Anthony Pettis Is Due for a Knockout

Fightland Blog

By Dan Shapiro

Photo by Cooper Neill/Zuffa LLC

Coming up through the Roufusport system in Milwaukee, Wisconsin, UFC lightweight champion Anthony Pettis made his name as striker, jumping off cage walls and landing his shots.

One of MMA’s flashiest and most creative kickers, Pettis has always been known for his Taekwondo maneuvers and kickboxing acumen. But it’s been more than two years since “Showtime” has scored a knockout, and there’s no better occasion to amend that trend than Saturday, March 14, at UFC 185, when Pettis attempts his second title defense, this time against Rafael Dos Anjos.

For Pettis, the knockout was seemingly destined to be his calling card, and after a rocky start to his UFC career, he rattled off a pair of impressive KO finishes against Joe Lauzon and Donald Cerrone. Yet since the vicious liver kick he unleashed against Cerrone in January 2013, Pettis has been unable to land a knockout blow.

But it’s not as if he isn’t finishing fights…

Earning the UFC title in August 2013 with a first-round armbar of Benson Henderson, Pettis took 15 months off to recuperate from multiple injuries and surgeries, before submitting Gilbert Melendez in December 2014 with a second round guillotine choke. And while Pettis’ evolution into a ground fighter has led him to four-consecutive finishes, it is only out of necessity that Pettis has relied on his jiu jitsu and grappling.

Dating back to his UFC debut in June 2011, Pettis was touted as the next big thing in the Octagon. Having claimed the WEC title in the promotion’s final event, Pettis took an ill-advised fight with ground-and-pounder Clay Guida rather than wait for his guaranteed title shot during the Frankie Edgar/Gray Maynard re-match era.

Losing to Guida via unanimous decision, Pettis was lambasted for his lack of takedown defense. And suddenly, everyone in the lightweight division claimed to have Pettis’ game all figured out.

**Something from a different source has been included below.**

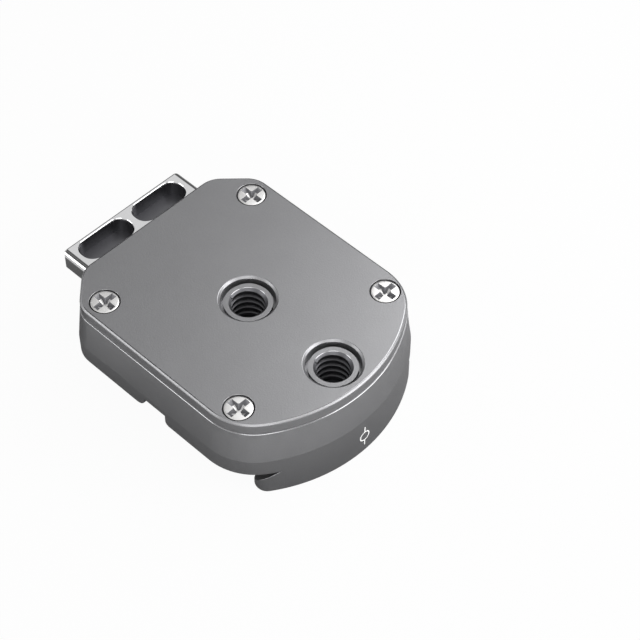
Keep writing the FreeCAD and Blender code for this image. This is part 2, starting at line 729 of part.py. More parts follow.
def make_moving_jaw():
    """The moving jaw: dovetail bar, neck and the crosshead that the springs press."""
    body = new_body("moving_jaw")
    bar = new_sketch(body, "jaw_bar_outline", "XY_Plane", FOOT_Z)
    back = MOVING_BACK_X
    draw_outline(bar, [
        (back, "0 - jaw_half_length", "jaw_back_corner_radius"),
        (MOVING_NOSE_X, "0 - jaw_half_length", "jaw_corner_radius"),
        (MOVING_NOSE_X, "jaw_half_length", "jaw_corner_radius"),
        (back, "jaw_half_length", "jaw_back_corner_radius"),
    ])
    pad(body, "jaw_bar", bar, "jaw_height - slide_clearance")
    slope = new_sketch(body, "moving_undercut_profile", "XZ_Plane")
    draw_outline(slope, [
        (MOVING_APEX_X, BASE_Z),
        (MOVING_NOSE_X, f"{FOOT_Z} + jaw_lip"),
        (f"{MOVING_NOSE_X} + jaw_height", f"{FOOT_Z} + jaw_lip"),
        (f"{MOVING_NOSE_X} + jaw_height", BASE_Z),
    ])
    pocket(body, "moving_undercut", slope, "3 * jaw_half_length", midplane=True)
    side = new_sketch(body, "neck_profile", "XZ_Plane")
    draw_outline(side, [
        (back, f"{BASE_Z} - slide_clearance"),
        (f"{MOVING_APEX_X} - slide_clearance", f"{BASE_Z} - slide_clearance"),
        (f"{MOVING_APEX_X} - slide_clearance", f"{BASE_Z} + slide_clearance"),
        (HEAD_INNER_X, f"{BASE_Z} + slide_clearance"),
        (HEAD_INNER_X, TAB_FLOOR_Z),
        (back, TAB_FLOOR_Z),
    ])
    pad(body, "neck", side, f"2 * ( {NECK_HALF} )", midplane=True)
    head = new_sketch(body, "crosshead_outline", "XY_Plane", HEAD_FLOOR_Z)
    draw_outline(head, [
        (HEAD_OUTER_X, f"0 - ( {HEAD_HALF} )"),
        (HEAD_INNER_X, f"0 - ( {HEAD_HALF} )"),
        (HEAD_INNER_X, HEAD_HALF),
        (HEAD_OUTER_X, HEAD_HALF),
    ])
    pad(body, "crosshead", head, f"{TAB_FLOOR_Z} - ( {HEAD_FLOOR_Z} )")
    runs = new_sketch(body, "pin_run_outline", "YZ_Plane", HEAD_OUTER_X)
    for place in BOTH_SIDES:
        draw_circle(runs, place, PIN_Z, "pin_radius + pin_running_clearance")
    pocket(body, "pin_runs", runs, "3 * head_thickness", midplane=True)
    taps = new_sketch(body, "jaw_screw_bore_outline", "XY_Plane", TAB_FLOOR_Z)
    for place in ("jaw_screw_side", "0 - jaw_screw_side"):
        draw_circle(taps, JAW_SCREW_X, place, "jaw_screw_radius + seat_clearance")
    pocket(body, "jaw_screw_bores", taps, "jaw_screw_length + end_clearance - tab_thickness")
    return body


def make_pin(label, side):
    """A guide pin pressed into the plate body, on which the crosshead slides."""
    body = new_body(label)
    profile = new_sketch(body, f"{label}_profile", "XZ_Plane")
    outer = "pin_end_recess - tail_reach - wall_flare"
    inner = f"{PIN_BLIND_X} - end_clearance"
    draw_outline(profile, [
        (outer, "0"),
        (outer, "pin_radius - pin_chamfer"),
        (f"{outer} + pin_chamfer", "pin_radius"),
        (inner, "pin_radius"),
        (inner, "0"),
    ])
    doc.recompute()
    turned = body.newObject("PartDesign::Revolution", f"{label}_turned")
    turned.Profile = profile
    turned.ReferenceAxis = (profile, ["H_Axis"])
    bind(body, ".Placement.Base.y", side)
    bind(body, ".Placement.Base.z", PIN_Z)
    doc.recompute()
    return body


def make_spring(label, side):
    """A return spring round a guide pin, between the body's seat and the crosshead."""
    body = new_body(label)
    low = SPRING_SEAT_X
    high = f"{SPRING_SEAT_X} + spring_wire_width"
    inner = "spring_mean_radius - spring_wire_width / 2"
    outer = "spring_mean_radius + spring_wire_width / 2"
    profile = new_sketch(body, f"{label}_wire", "XZ_Plane")
    draw_outline(profile, [(low, inner), (high, inner), (high, outer), (low, outer)])
    doc.recompute()
    coil = body.newObject("PartDesign::AdditiveHelix", f"{label}_coil")
    coil.Profile = profile
    coil.ReferenceAxis = (profile, ["H_Axis"])
    coil.Mode = "height-turns-angle"
    bind(coil, "Height", f"{HEAD_OUTER_X} - ( {SPRING_SEAT_X} ) - spring_wire_width")
    bind(coil, "Turns", "spring_turns")
    bind(body, ".Placement.Base.y", side)
    bind(body, ".Placement.Base.z", PIN_Z)
    doc.recompute()
    return body


COVER_SCREW = (
    "screw_radius", "countersink_radius", "screw_length",
    "recess_span", "recess_arm_width",
)
JAW_SCREW = (
    "jaw_screw_radius", "jaw_countersink_radius", "jaw_screw_length",
    "jaw_recess_span", "jaw_recess_arm_width",
)

nodes = [make_housing(), make_cover(), make_tab(), make_moving_jaw()]
for number, (place_x, place_y) in enumerate(SCREW_PLACES, start=1):
    nodes.append(make_screw(f"cover_screw_{number}", place_x, place_y, TOP_Z, COVER_SCREW))
for name, place in (("left", "jaw_screw_side"), ("right", "0 - jaw_screw_side")):
    nodes.append(make_screw(f"jaw_screw_{name}", JAW_SCREW_X, place, TAB_TOP_Z, JAW_SCREW))
for name, place in zip(("left", "right"), BOTH_SIDES):
    nodes.append(make_pin(f"guide_pin_{name}", place))
    nodes.append(make_spring(f"return_spring_{name}", place))
doc.recompute()

for item in doc.Objects:
    faults = [word for word in item.State if word in ("Invalid", "Error")]
    if faults:
        raise RuntimeError(f"{item.Name} is {faults}")
    if item.isDerivedFrom("Sketcher::SketchObject") and item.solve() != 0:
        raise RuntimeError(f"{item.Name} cannot be solved")
for node in nodes:
    if node.Shape.isNull() or not node.Shape.isValid() or len(node.Shape.Solids) != 1:
        raise RuntimeError(f"{node.Label} is not one sound solid")

os.makedirs("parts", exist_ok=True)
for node in nodes:
    node.Shape.exportStep(os.path.join("parts", f"{node.Label}.step"))
    print(node.Label, round(node.Shape.Volume, 1), node.Shape.BoundBox)
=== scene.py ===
"""Quick release clamp plate: the looks of the part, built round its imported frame.

Sizes are in millimetres and are turned to metres where a mesh is made. The frame has its
origin at the mouth of the centre threaded hole, +Z out of it, +X towards the round end.
"""

import logging
import math
from dataclasses import dataclass
from enum import Enum
from typing import Callable, Iterable, Sequence

import bmesh
import bpy
from mathutils import Matrix, Vector


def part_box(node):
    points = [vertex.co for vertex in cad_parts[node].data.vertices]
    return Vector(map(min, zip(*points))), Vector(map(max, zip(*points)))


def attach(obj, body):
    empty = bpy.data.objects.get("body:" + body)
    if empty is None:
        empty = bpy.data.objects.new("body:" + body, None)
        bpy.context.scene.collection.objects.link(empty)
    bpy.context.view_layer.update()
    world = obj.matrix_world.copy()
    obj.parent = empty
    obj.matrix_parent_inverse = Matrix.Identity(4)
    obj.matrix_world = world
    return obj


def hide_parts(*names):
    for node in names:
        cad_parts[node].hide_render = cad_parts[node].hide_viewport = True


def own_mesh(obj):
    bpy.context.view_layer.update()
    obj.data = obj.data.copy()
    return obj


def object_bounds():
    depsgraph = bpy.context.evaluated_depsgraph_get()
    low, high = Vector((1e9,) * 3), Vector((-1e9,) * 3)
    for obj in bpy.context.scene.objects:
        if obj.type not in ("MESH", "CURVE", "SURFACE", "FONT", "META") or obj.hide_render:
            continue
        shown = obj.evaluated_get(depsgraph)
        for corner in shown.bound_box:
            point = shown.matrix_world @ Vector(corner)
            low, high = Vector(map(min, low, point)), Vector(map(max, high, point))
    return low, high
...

Rush in on “Showtime,” get in close, don’t allow him to get off his nasty kicks, and when his back is against the wall, take him down, and keep him there.

With his wrestling credentials questioned, Pettis climbed back up the lightweight rankings, first scoring a split decision over Jeremy Stephens, then taking out Joe Lauzon with a picture-perfect head kick. Then came the knockout of Cerrone, and after a featherweight matchup against Jose Aldo never materialized, combined with T.J. Grant’s concussion issues, Pettis secured a date for the belt against Henderson.

Relying on the blueprint from the Guida fight, Henderson did his best to close the distance during the brief affair. Henderson pushed Pettis up against the cage and kneed away at Pettis’ thighs. But with an improved takedown defense, Pettis thwarted Henderson’s initial rush and unloaded a trio of thunderous kicks to the body.

Weakened by the body blows, Henderson moved in close again, sending the fight to the ground; however, this time, Pettis let his jiu jitsu do the talking, transitioning into the armbar before Henderson verbally tapped out in the first round.

Next up was Melendez, a scrappy brawler with excellent wrestling credentials.

Convinced that he could succeed where Henderson failed, Melendez went right at Pettis at UFC 181. Moving in close, Melendez backed Pettis against the cage wall and softened the champ’s legs up with some knees to the thigh before landing a takedown. But Pettis demonstrated improved wrestling and an advantage in strength, returning to his feet to land to land a spinning back kick to Melendez’s midsection, along with a head kick.

Still, Melendez lasted through the first frame, and when the bell for the second round sounded, the challenger went right back to work against Pettis. But Pettis was able to use his range to keep distance and land a front kick to chin, before Melendez backed him up against the fence. Again, Melendez intended to implement the Guida strategy and put Pettis on his back, but during the scramble to take the fight to the mat, Melendez exposed his neck, allowing Pettis to sink in the guillotine choke.

So with two straight submissions, where have all of Anthony Pettis’ highlight reel knockouts gone?

Clearly opposition doesn’t intend to trade with Pettis. His striking is too dangerous. But now it’s become apparent that his submission game is equally sophisticated, so will Dos Anjos elect to keep the fight standing come Saturday? And will Pettis’ grappling skills open the door for more of his trademark kickery?

One can only hope. And, regardless if the UFC 185 main event finishes on the ground or on the feet, Pettis is hunting for his fifth straight stoppage, which would put him three behind Anderson Silva’s all-time mark.

Perhaps it’s still a bit too early to start talking about breaking records, but after the decision-heavy years when Edgar and Henderson wore the lightweight strap, the Pettis era has proven to be full of excitement and finishes, so it’s about time he collected his first knockout as champion.